File Analysis
The File Info Window contains four tabs:
Statistics
Statistics of All Columns
Statistics of Selected Columns
If your file contains numerical data, the Statistics tab will compute basic statistical measures. This includes:
- Number Of Data Points
- Sum
- Mean
- Variance
- Standard Deviation
- Median
- Min
- Max
- 20th Percentile
- 40th Percentile
- 60th Percentile
- 80th Percentile
Note that variance and standard deviations are biased.
Buttons
You can copy part or all of the results to the clipboard using the Whole Table or Selected Values buttons.
The measures will not update automatically if the underlying data is changed. You can tell it to update the same columns that you originally had it analyze with the Same Columns button. If you want it to update new columns, you can select them and click the Selected Columns button. If you want to analyze all columns, select the All Columns button.
Column Attributes
Column Attributes (All Columns)
Column Attributes (Selected Columns)
The Column Attributes tab gives you the following information about each column:
- Number of Fields
- Number of Non-Empty Fields
- Number of Empty Fields
- Percent Non-Empty Fields
- Minimum Field Length
- Maximum Field Length
- Data Type (String, Number, or Date)
Dates can be in virtually any format and it will detect them.
Buttons
You can also copy part or all of the results to the clipboard using the Whole Table or Selected Values buttons.

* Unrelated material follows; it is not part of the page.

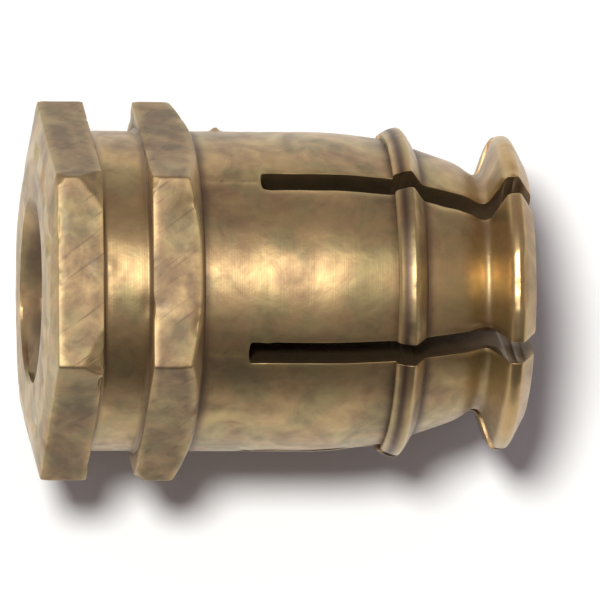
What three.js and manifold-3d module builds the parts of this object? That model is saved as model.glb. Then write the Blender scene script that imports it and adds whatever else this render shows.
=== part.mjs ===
// Expansion wall anchor: one piece of brass turned from 7/16 in hexagonal bar, tapped 1/4-20,
// and sawn from its inner end into six spring fingers that a driven screw spreads in the wall.
// Millimetres. +X runs along the bore from the head's outer face into the wall, +Z is up with the
// anchor lying on a flat of its hexagon, and the origin is the bore's centre in the head's outer face.
import * as THREE from 'three';
import { mergeVertices } from 'three/addons/utils/BufferGeometryUtils.js';
import Module from 'manifold-3d';

const wasm = await Module();
wasm.setup();

const INCH = 25.4;
const AROUND = 72;            // facets around every turned surface
const THREAD_AROUND = 36;     // facets around the thread
const ROUND_STEPS = 4;        // facets across a small rounded edge

// ---- driving dimensions ----

const bar = { acrossFlats: 7 / 16 * INCH };
bar.cornerRadius = bar.acrossFlats / Math.sqrt(3);

// The 1/4-20 screw that the anchor takes.
const screw = {
  pitch: INCH / 20,
  majorRadius: 0.25 * INCH / 2,
  drilledRadius: 2.55,        // the tap drill's, which leaves the thread's crests flat
  rootFlat: INCH / 20 / 8,
  halfAngle: 30,              // between a flank and the cross-section
  threadEnd: 12,              // beyond this the bore keeps its drilled size, which the screw must spread
};

// Places along the bore, from the head's outer face.
const at = {
  headBack: 1.82,
  lockFront: 3.45,
  lockShoulder: 4.72,
  lockBack: 5.24,
  fingerRoot: 7.35,
  barrelTaper: 10,
  gripFront: 11.75,
  gripCrestBack: 12.38,
  gripBack: 12.8,
  tipBend: 14.3,
  neckFront: 14.85,
  neckBack: 15.05,
  lipFront: 15.6,
  lipBack: 16.02,
  end: 16.5,
};

const radius = {
  collar: 5.37,
  barrel: 5.37,
  barrelAtGrip: 5.15,
  grip: 5.55,
  gripFoot: 4.85,
  tipBend: 4.35,
  neckFront: 3.95,
  neck: 3.9,
  lip: 5.3,
  end: 4.4,
  headFace: 4.7,
  boreMouth: 3.2,
  boreExit: 2.8,
};
const HEAD_CHAMFER = 0.25;
const GRIP_ROUND = 0.14;

// Three saw cuts right across the end. They are not evenly indexed and not equally deep.
const saw = {
  kerf: 0.028 * INCH,
  cuts: [
    { angle: 37, root: 7.25 },
    { angle: 87, root: 7 },
    { angle: 151, root: 6.75 },
  ],
};

const brassLook = { color: 0xa0834f, roughness: 0.42, metalness: 1 };

// ---- solids ----

// A closed three.js geometry as a manifold solid.
function solid(geometry) {
  geometry.deleteAttribute('normal');
  geometry.deleteAttribute('uv');
  const merged = mergeVertices(geometry, 1e-5);
  return new wasm.Manifold(new wasm.Mesh({
    numProp: 3,
    vertProperties: new Float32Array(merged.attributes.position.array),
    triVerts: new Uint32Array(merged.index.array),
  }));
}

// A point of a cross-section. Angles are in degrees about the bore, from +Z towards +Y.
function sectionPoint(angle, r) {
  const a = THREE.MathUtils.degToRad(angle);
  return new THREE.Vector2(-r * Math.cos(a), r * Math.sin(a));
}

// A cross-section extruded along the bore, with its two ends exactly at the given places.
function prism(points, from, to) {
  const shape = new THREE.Shape(points);
  const geometry = new THREE.ExtrudeGeometry(shape, { depth: 1, bevelEnabled: false });
  geometry.rotateY(Math.PI / 2);
  const position = geometry.attributes.position;
  for (let i = 0; i < position.count; i++) position.setX(i, position.getX(i) < 0.5 ? from : to);
  return geometry;
}

// A profile of [place along the bore, radius] pairs turned about the bore. It starts and ends on the axis.
function turned(profile, around = AROUND, firstAngle = Math.PI / around) {
  const points = profile.map(([x, r]) => new THREE.Vector2(r, x));
  const geometry = new THREE.LatheGeometry(points, around, firstAngle);
  geometry.rotateZ(-Math.PI / 2);
  return geometry;
}

// The hexagonal bar, with a flat facing up and a flat facing down.
function hexBar() {
  const corners = [];
  for (let i = 0; i < 6; i++) corners.push(sectionPoint(30 + 60 * i, bar.cornerRadius));
  return prism(corners, -1, at.end + 1);
}

// The head's turned outline: a thin slice of bar with its corners eased on the outer face.
function headOutline() {
  const clear = bar.cornerRadius + 1;
  const rise = (clear - radius.headFace) / (bar.cornerRadius - radius.headFace);
  return [[0, radius.headFace], [HEAD_CHAMFER * rise, clear], [at.headBack, clear]];
}

// The lock flange's: full bar, then a cone that leaves an arc on each flat of the hexagon.
function lockOutline() {
  const clear = bar.cornerRadius + 1;
  const rise = (clear - radius.barrel) / (bar.cornerRadius - radius.barrel);
  const coneStart = at.lockBack - (at.lockBack - at.lockShoulder) * rise;
  return [[at.lockFront, clear], [coneStart, clear], [at.lockBack, radius.barrel]];
}

// The grip ring's: a square face, a rounded crest and a slope down to the tip.
function gripOutline() {
  const points = [];
  for (let i = 0; i <= ROUND_STEPS; i++) {
    const a = Math.PI / 2 * i / ROUND_STEPS;
    const x = at.gripFront + GRIP_ROUND * (1 - Math.cos(a));
    points.push([x, radius.grip - GRIP_ROUND * (1 - Math.sin(a))]);
  }
  points.push([at.gripCrestBack, radius.grip], [at.gripBack, radius.gripFoot]);
  return points;
}

// What the lathe leaves on the outside of each stretch, as [place along the bore, radius] pairs.
const sleeveOutlines = {
  head_flange: headOutline(),
  flange_collar: [[at.headBack, radius.collar], [at.lockFront, radius.collar]],
  lock_flange: lockOutline(),
  barrel: [[at.lockBack, radius.barrel], [at.fingerRoot, radius.barrel]],
};
const fingerOutlines = {
  shank: [
    [at.fingerRoot, radius.barrel],
    [at.barrelTaper, radius.barrel],
    [at.gripFront, radius.barrelAtGrip],
  ],
  grip: gripOutline(),
  tip: [
    [at.gripBack, radius.gripFoot],
    [at.tipBend, radius.tipBend],
    [at.neckFront, radius.neckFront],
    [at.neckBack, radius.neck],
    [at.lipFront, radius.lip],
    [at.lipBack, radius.lip],
    [at.end, radius.end],
  ],
};

// Radius that the tap reaches at a share of the pitch: 60 degree flanks with a flat root.
function tapRadius(pitches) {
  const share = pitches - Math.floor(pitches);
  const fromRoot = Math.abs(share - 0.5) * screw.pitch;
  const flank = Math.max(0, fromRoot - screw.rootFlat / 2);
  return screw.majorRadius - flank / Math.tan(THREE.MathUtils.degToRad(screw.halfAngle));
}

// Radius of the bore at a place along it and a share of a turn about it: the drilled hole, with a
// countersink at the head, an eased edge at the fingers' end and the thread in between.
function boreRadius(x, turn) {
  const mouth = radius.boreMouth - x;
  const exit = radius.boreExit - (at.end - x);
  const tapped = x < screw.threadEnd ? tapRadius(x / screw.pitch - turn) : 0;
  return Math.max(screw.drilledRadius, mouth, exit, tapped);
}

// The space inside the bore: a turned rod whose wall is pushed in and out along the helix.
function boreSpace() {
  const step = screw.pitch / 6;
  const places = [];
  for (let x = -screw.pitch; x < screw.threadEnd + step; x += step) places.push(x);
  places.push(at.end - radius.boreExit + screw.drilledRadius, at.end + screw.pitch);
  const wall = places.map((x) => [x, screw.majorRadius]);
  const geometry = turned([[places[0], 0], ...wall, [places.at(-1), 0]], THREAD_AROUND, 0);
  const position = geometry.attributes.position;
  const point = new THREE.Vector3();
  for (let i = 0; i < position.count; i++) {
    point.fromBufferAttribute(position, i);
    if (Math.hypot(point.y, point.z) < screw.majorRadius / 2) continue;
    const turn = Math.atan2(point.y, point.z) / (2 * Math.PI);
    const scale = boreRadius(point.x, turn) / screw.majorRadius;
    position.setXYZ(i, point.x, point.y * scale, point.z * scale);
  }
  return geometry;
}

// One saw blade's path, right across the fingers from the end to its root.
function sawPath(cut) {
  const width = 3 * bar.acrossFlats;
  const path = new THREE.BoxGeometry(width, width, saw.kerf);
  path.translate(cut.root + width / 2, 0, 0);
  path.rotateX(THREE.MathUtils.degToRad(90 - cut.angle));
  return path;
}

// ---- sub-parts ----

const stock = solid(hexBar());
const bore = solid(boreSpace());
const sawPaths = saw.cuts.map((cut) => solid(sawPath(cut)));

// One stretch of the bar, turned to its outline, bored, tapped and sawn.
function machined(outline) {
  const turnedStretch = solid(turned([[outline[0][0], 0], ...outline, [outline.at(-1)[0], 0]]));
  let piece = stock.intersect(turnedStretch).subtract(bore);
  for (const path of sawPaths) piece = piece.subtract(path);
  return piece;
}

// The wedge of the bar between two angles, which holds one finger.
function wedge(fromAngle, toAngle) {
  const reach = bar.acrossFlats;
  const angles = [fromAngle, (fromAngle + toAngle) / 2, toAngle];
  const corners = [new THREE.Vector2(0, 0), ...angles.map((angle) => sectionPoint(angle, reach))];
  return solid(prism(corners, 0, at.end + 1));
}

function toMesh(name, shape) {
  const { vertProperties, triVerts } = shape.getMesh();
  const geometry = new THREE.BufferGeometry();
  geometry.setAttribute('position', new THREE.BufferAttribute(new Float32Array(vertProperties), 3));
  geometry.setIndex(new THREE.BufferAttribute(new Uint32Array(triVerts), 1));
  geometry.computeVertexNormals();
  const mesh = new THREE.Mesh(geometry, new THREE.MeshStandardMaterial(brassLook));
  mesh.name = name;
  return mesh;
}

// The head end, which the fingers spring from.
function sleeve() {
  const group = new THREE.Group();
  for (const [name, outline] of Object.entries(sleeveOutlines)) {
    group.add(toMesh(name, machined(outline)));
  }
  return group;
}

// Six spring fingers between the slots, counted from the one that faces up: each has a plain shank,
// its share of the grip ring, and a tapered tip with a flared lip.
function fingers() {
  const group = new THREE.Group();
  const slots = saw.cuts.flatMap((cut) => [cut.angle, cut.angle + 180]).sort((a, b) => a - b);
  for (const [part, outline] of Object.entries(fingerOutlines)) {
    const ring = machined(outline);
    slots.forEach((toAngle, index) => {
      const fromAngle = index === 0 ? slots.at(-1) - 360 : slots[index - 1];
      const piece = ring.intersect(wedge(fromAngle, toAngle));
      group.add(toMesh(`finger_${index + 1}_${part}`, piece));
    });
  }
  return group;
}

const anchor = new THREE.Group();
anchor.add(sleeve(), fingers());

export default anchor;
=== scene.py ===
"""A brass expansion anchor lying on its side on a pale floor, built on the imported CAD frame.

The anchor's lengths are in millimetres along the row frame's axes: x runs along the bore from the
head's outer face to the finger tips, and angles turn about the bore from +Z towards +Y. The setting's
lengths are in metres.
"""
import math

import bmesh
import bpy
import numpy as np
from mathutils import Matrix, Vector, kdtree, noise


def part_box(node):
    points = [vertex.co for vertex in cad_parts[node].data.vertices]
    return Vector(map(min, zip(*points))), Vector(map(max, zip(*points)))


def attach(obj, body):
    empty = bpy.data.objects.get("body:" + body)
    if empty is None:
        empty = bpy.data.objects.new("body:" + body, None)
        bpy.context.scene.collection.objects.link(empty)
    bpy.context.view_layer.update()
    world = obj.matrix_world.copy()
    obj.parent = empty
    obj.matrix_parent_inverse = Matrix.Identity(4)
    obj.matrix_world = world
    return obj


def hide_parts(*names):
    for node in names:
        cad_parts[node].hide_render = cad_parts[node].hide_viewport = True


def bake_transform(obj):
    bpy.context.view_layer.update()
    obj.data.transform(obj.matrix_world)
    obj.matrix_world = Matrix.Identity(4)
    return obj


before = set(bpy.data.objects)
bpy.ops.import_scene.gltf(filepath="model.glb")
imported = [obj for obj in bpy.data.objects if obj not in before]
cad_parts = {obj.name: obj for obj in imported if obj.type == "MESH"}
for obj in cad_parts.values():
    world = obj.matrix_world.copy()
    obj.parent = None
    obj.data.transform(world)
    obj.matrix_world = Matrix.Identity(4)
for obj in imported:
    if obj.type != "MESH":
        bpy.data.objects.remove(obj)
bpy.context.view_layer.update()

MM = 0.001


# ---- sizes, from the frame where it holds them ----

def stretch(node):
    """The first and last place of a CAD node along the bore."""
    low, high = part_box(node)
    return low[0] / MM, high[0] / MM


HEAD_FRONT, HEAD_BACK = stretch("head_flange")
LOCK_FRONT, LOCK_BACK = stretch("lock_flange")
FINGER_ROOT, GRIP_FRONT = stretch("finger_1_shank")
GRIP_BACK, END = stretch("finger_1_tip")
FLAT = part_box("head_flange")[1][2] / MM
CORNER = FLAT / math.cos(math.pi / 6)

HEAD_FACE_RADIUS, HEAD_CHAMFER = 4.7, 0.25
COLLAR_RADIUS = 5.37
BARREL_RADIUS, BARREL_AT_GRIP = 5.37, 5.15
LOCK_SHOULDER, BARREL_TAPER = 4.72, 10
GRIP_RADIUS, GRIP_STEP, GRIP_SHOULDER, GRIP_FOOT = 5.55, 5.3, 5.4, 4.85
GRIP_CREST, GRIP_CREST_BACK = 12.2, 12.38
TIP_BEND, TIP_BEND_RADIUS = 14.3, 4.35
NECK, NECK_RADIUS = 14.95, 3.9
NECK_CORNER = NECK + 0.07, NECK_RADIUS - 0.07    # where the lines on either side of the round neck meet
LIP_RADIUS, LIP_FRONT, LIP_BACK, END_RADIUS = 5.3, 15.6, 16.02, 4.4

# The bore, and its thread, a quarter of an inch across with twenty turns to the inch.
DRILLED_RADIUS, MAJOR_RADIUS, PITCH, THREAD_END = 2.55, 3.175, 1.27, 12.0
BORE_MOUTH, BORE_EXIT = 3.2, 2.8
KERF = 0.711                     # a slot's width
CUT_ANGLES = (37, 87, 151)       # of the saw cuts, in degrees
CUT_ROOTS = (7.25, 7.0, 6.75)    # where each cut's slots begin

# ---- how finely the surfaces are drawn ----

ROW = 0.1                 # between rows along the bore
AROUND = 432              # columns round a whole ring
ACROSS = 60               # columns across one finger
DEEP = 16                 # points down a finger's side wall
BEND = (0.2, 0.4, 0.6, 0.8)    # the points of an eased corner, as shares of the way round it
CORNER_SHARE = 0.45       # of a line, that the easing of one corner may take
GENTLE = 0.25             # a corner eased over more than this isn't an edge that wears
SLOT_END = 0.1            # length over which a slot's end is rounded
SLOT_END_ROWS = (0, 0.02, 0.1, 0.25, 0.5, 1)    # as shares of that length
SLOT_EASE = 0.05          # on a slot's edges
FILLET = 0.1              # at the collar's two ends
CORNER_ROUND = 0.12       # on the hexagonal bar's corners
CAP_LOOPS = 6             # from the outline of a finger's end face to its middle line
JOIN_DISTANCE = 1e-7      # metres
SHARP_ANGLE = 38          # degrees: faces that meet at more than this are shaded apart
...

Like the Statistics tab, these values will not update automatically if the underlying data is changed. You can tell it to update the same columns that you originally had it analyze with the Same Columns button. If you want it to update new columns, you can select them and click the Selected Columns button. If you want to analyze all columns, select the All Columns button.
Unique Values
Unique Values of Selected Column
Select Values in Selected Column to Filter
The Unique Values tab tells you how many times each distinct value in a column appears and the percentage of entries in the column it occupies. It also provides a histogram to graphically compare the number of appearances of the various values.
It can also be used to pick distinct values to filter. You can either filter them in (i.e. view only rows with selected values) or filter out them (i.e. view all rows except those with the selected values).
Buttons
You can copy part or all of the results to the clipboard using the Whole Table or Selected Values buttons.
Like the other two tabs, the values will not update automatically if the underlying data is changed. You can tell it to update the data with the Same Column button. If you want data on a diffent column, select it in the main window and click the Selected Column button.
To filter values, select whichever value or values you want (it doesn't have to be the value column. You can select the Count or Percent column). Click the Selected Values In or Selected Values Out button to filter the values in or out.